Ashland's Kellems all about the kids

As much as he just loves his seventh-ranked Ashland High boys basketball team, third-year coach Larry Kellems knows better than anybody that there is work to be done.

It's evident on this night, when as the boys loosen up for an evening practice there's still not a coach in sight.

After being torched inside by Mazama two weeks earlier, Kellems and four assistants are trying to get it right this time, the ideas bouncing from wall to wall downstairs in their walk-in closet of an office inside the Grizzlies' locker room.

Kellems stands with marker in hand next to a whiteboard — the room's only decoration — as two others demonstrate post-defense tactics on each other.

The rematch with Mazama only days away, decisions need to be made.

"Let's at least figure out how we're going to guard this before we get up there," Kellems says. It takes some prying, but the five-piece brain trust comes to an agreement after a few more scribbles are made, and then a few more after that.

While the others march upstairs, Kellems stays behind to chat — immediately regretting it after being made aware of the night's topic.

"Oh no, not me," he says. "This is all about the kids.

"You know, after Mazama beat us, we decided we needed to be more of a transition team instead of just trying to win with a half-court style," Kellems continues. "But these kids are so awesome, and I've been amazed at how well they've adjusted the last couple games."

He goes on to say that he loves the way his point guard, Adam Pavlich, sees the floor and that a fast-paced game really suits him in being able to get his teammates going.

More importantly, he needs only one sentence to re-route the entire conversation.

"I really feel like we're playing our best basketball right now," he says, and that's great, coach, but what about you?

"I'm so lucky to have all these young guys all around me," he says, referring to his coaching staff. "None of us know it all, so they really make my job easy, and being able to mentor these guys is what makes this fun."

For Kellems, a contractor and developer who works more now as a consultant, it's certainly not the high school coach's salary that makes it fun.

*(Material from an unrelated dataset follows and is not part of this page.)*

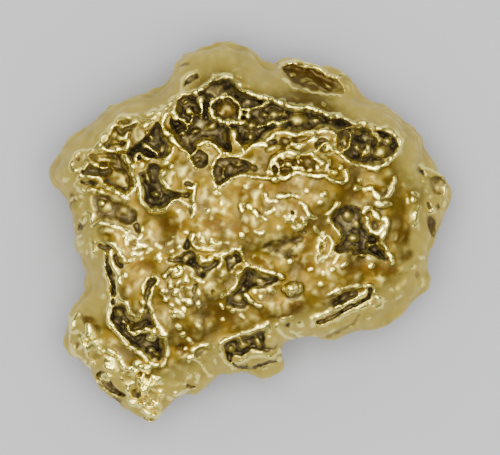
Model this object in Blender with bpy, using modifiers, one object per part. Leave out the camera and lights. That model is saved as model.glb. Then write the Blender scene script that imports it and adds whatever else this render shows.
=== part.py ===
"""A natural gold nugget, waterworn and pitted, lying on its flattest side.

The nugget is one solid. A sphere is drawn out to the nugget's outline and heights, its pits,
ridges and lumps are pressed in, and the skin is remeshed and thinned. The remesher can't work
finer than 0.1 mm in metres, so the shape is made at 1 unit = 1 mm and scaled at the end.

Places are in millimetres: x and y from the middle of the nugget, z up from the face it rests on.
"""

import math
import random

import bmesh
import bpy
import numpy as np
from mathutils import Vector, noise

MM = 0.001

# Driving dimensions, in millimetres
LENGTH = 10.05
WIDTH = 9.50
HEIGHT = 4.60
WAIST = 1.60  # height at which the nugget is widest
SHOULDER = 0.95  # how far in from the outline the top has risen to its full height
UNDERSIDE = 3.60  # how far in from the outline the underside is at its lowest
BELLY = 0.10  # how far the underside is pressed flat by the face it rests on
SKIN_CELL = 0.060  # cell of the remeshed skin
FACE_COUNT = 9400

GOLD = (0.83, 0.60, 0.20, 1.0)
GOLD_ROUGHNESS = 0.34

# The outline seen from above, clockwise from the west point
OUTLINE = [
    (-5.04, 1.55), (-4.76, 2.01), (-4.37, 2.41), (-3.99, 2.78), (-3.57, 3.08), (-3.08, 3.34),
    (-2.50, 3.53), (-2.08, 3.85), (-1.87, 4.27), (-1.37, 4.54), (-0.77, 4.73), (-0.36, 4.61),
    (0.05, 4.48), (0.24, 4.23), (0.55, 4.12), (0.86, 4.27), (1.25, 4.31), (1.75, 4.24),
    (2.23, 3.99), (2.66, 3.70), (2.78, 3.40), (3.26, 3.22), (3.74, 2.84), (4.20, 2.38),
    (4.29, 1.93), (4.60, 1.60), (4.87, 1.43), (5.02, 1.03), (4.89, 0.62), (4.64, 0.11),
    (4.51, -0.34), (4.36, -0.94), (4.39, -1.33), (4.10, -1.64), (3.76, -1.89), (3.26, -2.17),
    (2.76, -2.37), (2.18, -2.58), (1.46, -2.68), (0.91, -2.77), (0.75, -2.87), (0.81, -3.13),
    (0.50, -3.35), (0.02, -3.40), (-0.55, -3.40), (-0.84, -3.57), (-1.30, -3.90),
    (-1.85, -4.10), (-2.10, -4.32), (-2.31, -4.72), (-2.62, -4.77), (-3.13, -4.37),
    (-3.69, -3.93), (-3.99, -3.56), (-4.25, -3.25), (-4.53, -2.97), (-4.66, -2.32),
    (-4.51, -1.90), (-4.18, -1.60), (-4.04, -1.38), (-4.13, -0.92), (-4.46, -0.38),
    (-4.52, -0.03), (-4.69, 0.53), (-4.74, 0.95), (-5.00, 1.30),
]

# Heights of the top before its pits: x, y, z
TOP = [
    (-3.9, 1.7, 3.7), (-2.5, 2.6, 4.1), (-1.0, 3.5, 4.2), (0.5, 3.2, 4.3), (2.0, 2.8, 4.2),
    (3.5, 2.3, 3.9), (3.6, 1.0, 3.8), (3.3, 0.0, 3.8), (3.4, -0.8, 3.6), (1.5, 1.5, 4.5),
    (0.0, 0.5, 4.6), (-1.5, 1.3, 4.5), (-3.3, 0.5, 4.1), (-4.2, 0.9, 3.4), (-3.5, -0.5, 3.9),
    (-1.5, -1.2, 4.3), (0.5, -1.5, 4.1), (2.0, -1.0, 4.1), (-2.7, -1.5, 3.9),
    (-1.3, -2.4, 3.5), (0.2, -2.1, 3.7), (1.5, -2.2, 3.2), (3.0, -1.7, 3.2), (-2.6, -2.6, 3.4),
    (-4.3, -2.2, 2.8), (-3.7, -3.2, 2.9), (-2.9, -3.9, 2.9), (-2.4, -4.5, 2.5),
    (-1.6, -3.5, 2.9), (-0.1, -3.0, 2.6), (4.7, 1.1, 2.6), (4.3, 0.4, 2.9), (-0.8, 4.3, 2.8),
    (1.4, 3.9, 2.5), (2.5, 3.6, 2.4), (4.2, -0.6, 2.9), (3.9, -1.3, 2.8),
]
TOP_REACH = 0.62  # how far each of those heights is felt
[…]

But he's been at it since graduating from the University of Oregon in 1977.

He returned to his hometown of Etna, Calif. soon after and began assisting the high school at the request of his old coach, eventually going on to oversee almost every level of each gender over the next 20 years.

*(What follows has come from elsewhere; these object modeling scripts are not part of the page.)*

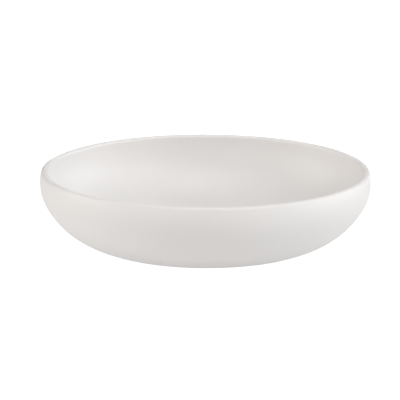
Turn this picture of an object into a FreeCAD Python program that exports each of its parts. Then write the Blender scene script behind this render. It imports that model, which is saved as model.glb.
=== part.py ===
import FreeCAD, Part
import math
import os

import Sketcher

# Flat-bottomed porcelain evaporating dish, about 100 mm across, as a parametric document.
#
# The dish is a one-piece porcelain body with two coats of glaze fused to it. The inside coat is
# poured: it lines the well and runs over the lip. The outside coat is dipped: it starts where the
# inside coat ends, just below the lip, and stops short of the base, which is left bare so that it
# doesn't stick to the kiln shelf. The coats touch the body and each other face to face.
#
# The section is a chain of tangent arcs. Outside: a flat base, a wide lower arc, a tighter side arc
# that ends upright at the belly, a shoulder arc that turns in above it, and a round lip. Inside, the
# well has a lower arc and a side arc of its own and no overhang: it is upright where it meets the
# lip. So the wall is thinnest at the base and the lip and a little thicker in the side.
#
# Millimetres, +Z up, origin at the centre of the base, on the surface that the dish stands on.

# alias, value, what it measures
DIMENSIONS = [
    ("outside_diameter", 100.0, "over the glaze, at the belly"),
    ("overall_height", 23.0, "base to the top of the lip, over the glaze"),
    ("lip_rise", 3.5, "from the belly, the widest part, up to the top of the lip"),
    ("side_reach", 24.0, "from the edge of the flat base out to the belly, over the glaze"),
    ("side_turn", 31.0, "degrees that each side arc turns before the lower arc takes over"),
    ("shoulder_radius", 12.0, "arc that turns in above the belly, over the glaze"),
    ("body_wall", 1.5, "porcelain without its glaze, at the base and across the lip"),
    ("glaze_coat", 0.25, "each coat of glaze"),
    ("bare_margin", 5.5, "from the edge of the flat base out to the edge of the outside coat"),
    ("glaze_edge_radius", 0.15, "rounding along the lower edge of the outside coat"),
    ("standing_width", 5.0, "flat ring that the dish stands on, from the recess to the base's edge"),
    ("recess_depth", 0.4, "turned recess under the base"),
    ("recess_edge_radius", 0.3, "rounding where the recess meets the standing face"),
]

# Recurring expressions in the sheet's own terms
BASE_EDGE = "(Dimensions.outside_diameter / 2 - Dimensions.side_reach)"
BELLY_HEIGHT = "(Dimensions.overall_height - Dimensions.lip_rise)"
LIP_RADIUS = "Dimensions.body_wall / 2"
LIP_CENTRE_HEIGHT = "(Dimensions.overall_height - Dimensions.glaze_coat - Dimensions.body_wall / 2)"
SHOULDER_CENTRE = "(Dimensions.outside_diameter / 2 - Dimensions.shoulder_radius)"

# Point positions on a sketch element, and the sketch's own axes
START, END, CENTRE = 1, 2, 3
HORIZONTAL_AXIS, VERTICAL_AXIS = -1, -2

STRAIGHT_DOWN = math.radians(-90)
HALF_TURN = math.radians(180)

# How near two sizes or places have to be to count as the same, in mm
MATCH = 1e-4

doc = FreeCAD.newDocument("EvaporatingDish")


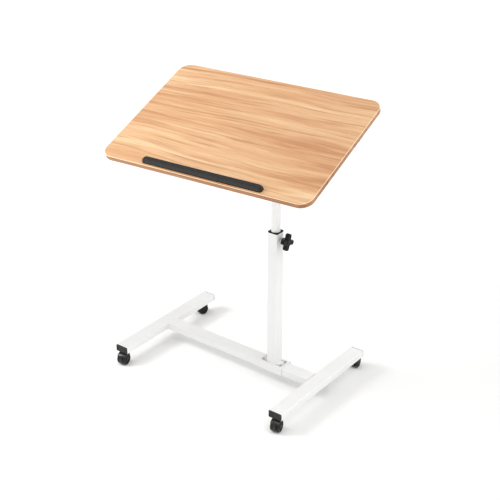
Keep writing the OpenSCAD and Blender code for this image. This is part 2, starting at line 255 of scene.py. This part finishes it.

After arriving in Ashland in 1999, he entered the program under John Skinner as a freshman coach, and has survived two more head-coaching changes since then as the only original staffer remaining.

Kellems' laid-back demeanor may not suggest he is a typical competitor, but it's his competitiveness that keeps him at it, he says, while remaining in-your-face cordial to the community and continuing to help change the identity of Ashland basketball since his arrival.

"We've tried to make it a more complete program, and I think we're succeeding," he says. "We're trying to implement the same stuff we do (at the high school) to the middle school level as well, and just keeping them as active as possible in what's going on."

While the only consistency of the program used to be the chuckles it collected from around the valley, the wins are now piling up, and Kellems has consistently been there to oversee it all.

But for how much longer?

"I honestly have no idea how long I'll do it," he says, throwing up his arms. "Every year I ask myself if I want to come back and do it again, but it's the draw of the kids that always brings me back, and it usually only takes a month or two until I can't imagine what I'd do without it."